Similarly for the S, I find that the distance is 11.42 cm. Doing a similar multiplication to that above, I find that the relative S-wave time is 25.38 seconds.
Most people failed to show the above work.
I note that the distance for 12 seconds is 94.2 km. For 13 seconds, it's 102.0 km. I can take the difference (102.0-94.2) and find it is 7.8 km. Now, I can use this and the S-P time to compute an exact distance equivalent. I take 12.83 seconds and subtract 12 seconds (the lower limit of my bracket above), and get 0.83 seconds. I can then multiply 0.83 by 7.8 and get the fraction of 7.8 km which corresponds to 0.83 seconds: it's 6.47 km. I can then add 6.47 km to 94.2 km (the lower limit again) and get the exact distance equivalent of 12.83 seconds. That number is 100.67 km.
Come see me if the above paragraphs didn't make sense; I'll be happy to go over it with you.
Since 3 cm was 50 km, all you had to do was 3 ÷ 50 to get the scale; the answer is 0.06 cm/km. Once you have that scale, you only need to multiply your distance measurements from step 3 above by the scale, and you know how big to make the radius of your circle, in cm, on the map. In our example, it's 100.67 km × 0.06 cm/km or 6.04 cm.
So I need to draw a circle on my map, centered at PSP, with a radius of 6.04 cm.
The other seismograms are dealt with in a similar fashion.

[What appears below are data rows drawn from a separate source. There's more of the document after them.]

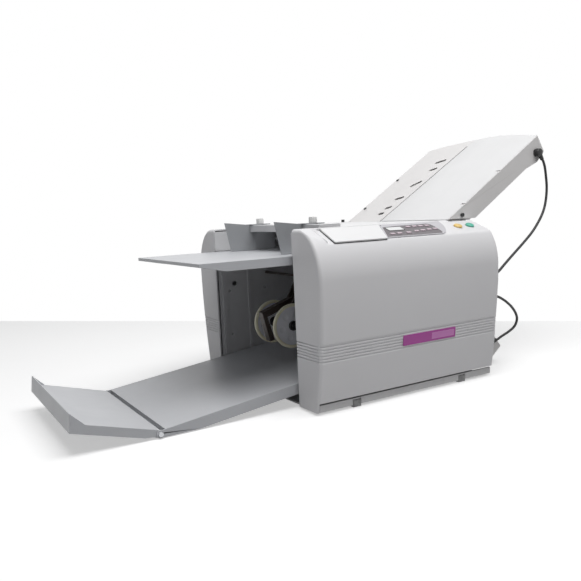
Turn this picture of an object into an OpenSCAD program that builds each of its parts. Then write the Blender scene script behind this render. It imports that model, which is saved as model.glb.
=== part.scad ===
// Desktop paper folding machine, friction fed, with two fold plates and a delivery tray.
// X runs along the paper path: the feed and delivery end is at -X, the fold plates at +X.
// Y runs across the machine: the operator side with the control panel is at -Y.
// Z is up, and the table is at Z = 0.

/* [Side covers] */
// Length of the side covers along the paper path
cover_len = 422; // [416:1:434]
// How much further the covers reach at the rear than at the front
cover_tail = 8; // [2:1:9]
// Height of the side covers above the table
cover_h = 326; // [322:1:332]
// How far each side cover stands out from its side frame
cover_depth = 85; // [82:1:90]
// Wall of the moulded side covers
cover_wall = 3; // [2.5:0.5:4]
// Width of the rounded shoulder across the machine
shoulder_w = 65; // [58:1:70]
// Height of the rounded shoulder
shoulder_h = 90; // [80:1:110]
// How far the face leans in from its widest line to its foot
face_lean = 25; // [15:1:26]
// Rounding of the upright corners of the covers
corner_r = 8; // [6:1:18]
// Height of the covers' lower edge above the table
skirt_z = 22; // [21:1:26]
// Number of grooves in the ribbed band
groove_n = 6; // [3:1:8]
// Height of the lowest groove above the table
groove_z = 96.5; // [90:0.5:110]
// Spacing of the grooves
groove_pitch = 5.4; // [4.5:0.1:6]
// Width of a groove
groove_w = 1.6; // [1:0.1:2.5]
// Depth of a groove
groove_d = 1; // [0.5:0.1:1.5]

/* [Frames and base] */
// Clear width between the two side frames
throat_w = 323; // [320:1:326]
// Thickness of a side frame plate
frame_t = 3; // [2.5:0.5:4]
// Length of a side frame plate
frame_len = 410; // [404:1:412]
// How far the side frames' top edge lies under the covers' top
frame_drop = 5; // [4.5:0.5:7]
// Underside of the base pan above the table
pan_z = 4; // [3:0.5:6]
// Thickness of the base pan
pan_t = 3; // [2:0.5:4]
// Half width of the base pan
pan_half_w = 222; // [212:1:223]
// Height of the base pan's upturned lip above the table
lip_z = 17.5; // [15:0.5:20]
// Length of a rubber foot
foot_len = 18; // [12:1:22]
// Depth of a rubber foot across the machine
foot_d = 12; // [10:1:14]
// Place of the front pair of feet
foot_front_x = -123; // [-150:1:-100]
// Place of the rear pair of feet
foot_rear_x = 141; // [110:1:160]
// Side of the square tie bars
bar_s = 14; // [10:1:14]
// Thickness of folded sheet metal
sheet_t = 2; // [1.5:0.5:2.5]

/* [Feed table and side guides] */
// How far the feed table's paper surface lies under the covers' top
table_drop = 48; // [46:1:50]
// Outer end of the feed table
table_x = -387; // [-400:1:-360]
// Half width of the feed table
table_half_w = 155; // [150:0.5:156]
// Depth of the table's folded side lips
table_lip = 16; // [12:1:18]
// Depth of the lip across the table's outer end
table_end_lip = 6; // [4:1:8]
// Distance of each side guide from the middle
guide_y = 105; // [80:1:120]
// How far the side guides' outer end stands over the covers' top
guide_rise = 14; // [12:1:20]
// Outer end of the side guides
guide_x = -212; // [-230:1:-205]
// How far the guide bar stands over the covers' top
guide_bar_rise = 6; // [5:1:8]
// Height of the guide bar
guide_bar_h = 14; // [12:1:14]
// Width of the guide bar
guide_bar_w = 48; // [40:1:48]
// Middle of the guide bar
guide_bar_x = -126; // [-130:1:-122]
// Radius of the guide lock knobs
knob_r = 8; // [6:0.5:10]
// Height of the guide lock knobs
knob_h = 12; // [10:1:14]

/* [Rollers and drive] */
// Radius of the four fold rollers
roller_r = 16; // [15:0.5:17]
// Gap between two fold rollers, for the paper
roller_gap = 0.4; // [0.3:0.1:0.6]
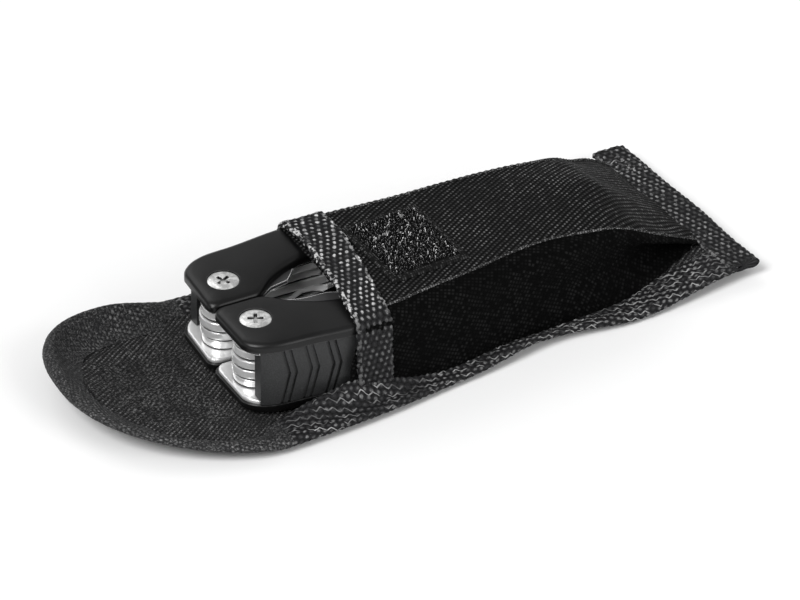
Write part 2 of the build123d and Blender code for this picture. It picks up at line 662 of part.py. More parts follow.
def origin_shift():
    """The move that brings the middle of the whole object's footprint to the origin."""
    boxes = [piece.bounding_box() for piece in parts.values()]
    middle_x = (min(b.min.X for b in boxes) + max(b.max.X for b in boxes)) / 2
    middle_y = (min(b.min.Y for b in boxes) + max(b.max.Y for b in boxes)) / 2
    return Pos(-middle_x, -middle_y, 0)


make_pouch()
make_tool()
shift = origin_shift()
print("moved by", shift.position)
os.makedirs("parts", exist_ok=True)
for name, piece in parts.items():
    export_step(shift * piece, f"parts/{name}.step")
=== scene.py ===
import json
import math

import bpy
import numpy as np
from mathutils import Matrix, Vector


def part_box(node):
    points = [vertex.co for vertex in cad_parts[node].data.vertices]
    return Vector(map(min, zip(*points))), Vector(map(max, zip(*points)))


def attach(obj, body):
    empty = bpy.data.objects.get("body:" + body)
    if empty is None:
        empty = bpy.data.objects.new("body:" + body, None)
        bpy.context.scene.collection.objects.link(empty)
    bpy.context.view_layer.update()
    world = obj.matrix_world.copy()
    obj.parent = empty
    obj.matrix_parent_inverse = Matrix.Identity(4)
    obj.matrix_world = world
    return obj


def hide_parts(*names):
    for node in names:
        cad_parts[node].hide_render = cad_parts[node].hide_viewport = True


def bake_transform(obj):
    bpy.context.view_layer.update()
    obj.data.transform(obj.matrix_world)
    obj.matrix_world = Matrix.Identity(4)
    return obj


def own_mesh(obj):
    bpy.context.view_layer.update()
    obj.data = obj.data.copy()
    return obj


# A folding pocket tool lying in its open black belt pouch. The cloth pieces are laid out in the tool's own
# coordinates, in millimetres: x = 0 and y = 0 midway between the two implement screws, +X towards the
# bottom of the pouch, z = 0 on the floor. ORIGIN takes them to the CAD frame.

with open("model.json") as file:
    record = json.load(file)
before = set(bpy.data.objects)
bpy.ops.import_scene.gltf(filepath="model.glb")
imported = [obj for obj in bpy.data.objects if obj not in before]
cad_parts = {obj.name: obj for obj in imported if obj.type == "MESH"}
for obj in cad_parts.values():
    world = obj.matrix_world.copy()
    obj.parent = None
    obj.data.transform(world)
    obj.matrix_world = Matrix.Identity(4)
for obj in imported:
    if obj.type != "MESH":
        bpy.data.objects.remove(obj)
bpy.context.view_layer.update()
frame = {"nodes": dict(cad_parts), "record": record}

screw_low, screw_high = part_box("implement_screw_a")
ORIGIN = np.array([(screw_low.x + screw_high.x) / 2, (screw_low.y + screw_high.y) / 2 - 0.0105, 0.0])
SEED = 7

# ---------------------------------------------------------------- camera
PICTURE = (800, 600)
AZIMUTH, ELEVATION = math.radians(-26.5), math.radians(35.5)
DISTANCE, SENSOR = 5.0, 36
SCALE = 3500.0  # picture points in a metre, at the anchor
ANCHOR = Vector(ORIGIN) + Vector((0, -0.0105, 0.0278))  # top of the near screw
ANCHOR_AT = (255.5, 318.0)  # where it lies in the picture


def make_camera():
    """A long lens at the photograph's angle, aimed so that the near screw falls where it should."""
    back = Vector((
        math.sin(AZIMUTH) * math.cos(ELEVATION),
        -math.cos(AZIMUTH) * math.cos(ELEVATION),
        math.sin(ELEVATION),
    ))
    right = Vector((math.cos(AZIMUTH), math.sin(AZIMUTH), 0))
    up = back.cross(right)
    aim = ANCHOR + right * ((PICTURE[0] / 2 - ANCHOR_AT[0]) / SCALE) + up * ((ANCHOR_AT[1] - PICTURE[1] / 2) / SCALE)
    data = bpy.data.cameras.new("camera")
    data.sensor_width = SENSOR
    data.lens = SENSOR * SCALE * DISTANCE / PICTURE[0]
    data.clip_start, data.clip_end = 0.1, 40
    camera = bpy.data.objects.new("camera", data)
    camera.rotation_mode = "QUATERNION"
    camera.rotation_quaternion = back.to_track_quat("Z", "Y")
    camera.location = aim + back * DISTANCE
    bpy.context.scene.collection.objects.link(camera)
    bpy.context.scene.camera = camera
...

Figures 3, 4, 5, and 6 show picked seismograms for EDW, GSA, GTM, and VST, respectively.
I asked you to make a table summarizing your results; here's my table:
|Station Code||P-Wave Time (sec)||P-Wave Arrival Time||S-Wave Time (sec)||S-Wave Arrival Time||S-P Time (sec)||Distance (km)||Map Circle Radius (cm)|
Figure 7 shows my map; the triangle shows the location that Caltech determined for this event.
In case you're interested, here's what Caltech has to say about this earthquake:
05 January 1998, 18:14:06.5 UTC (10:14:06.5 AM PST), magnitude 4.3, located 5 mi SSW of Chino, CA. This event was widely felt.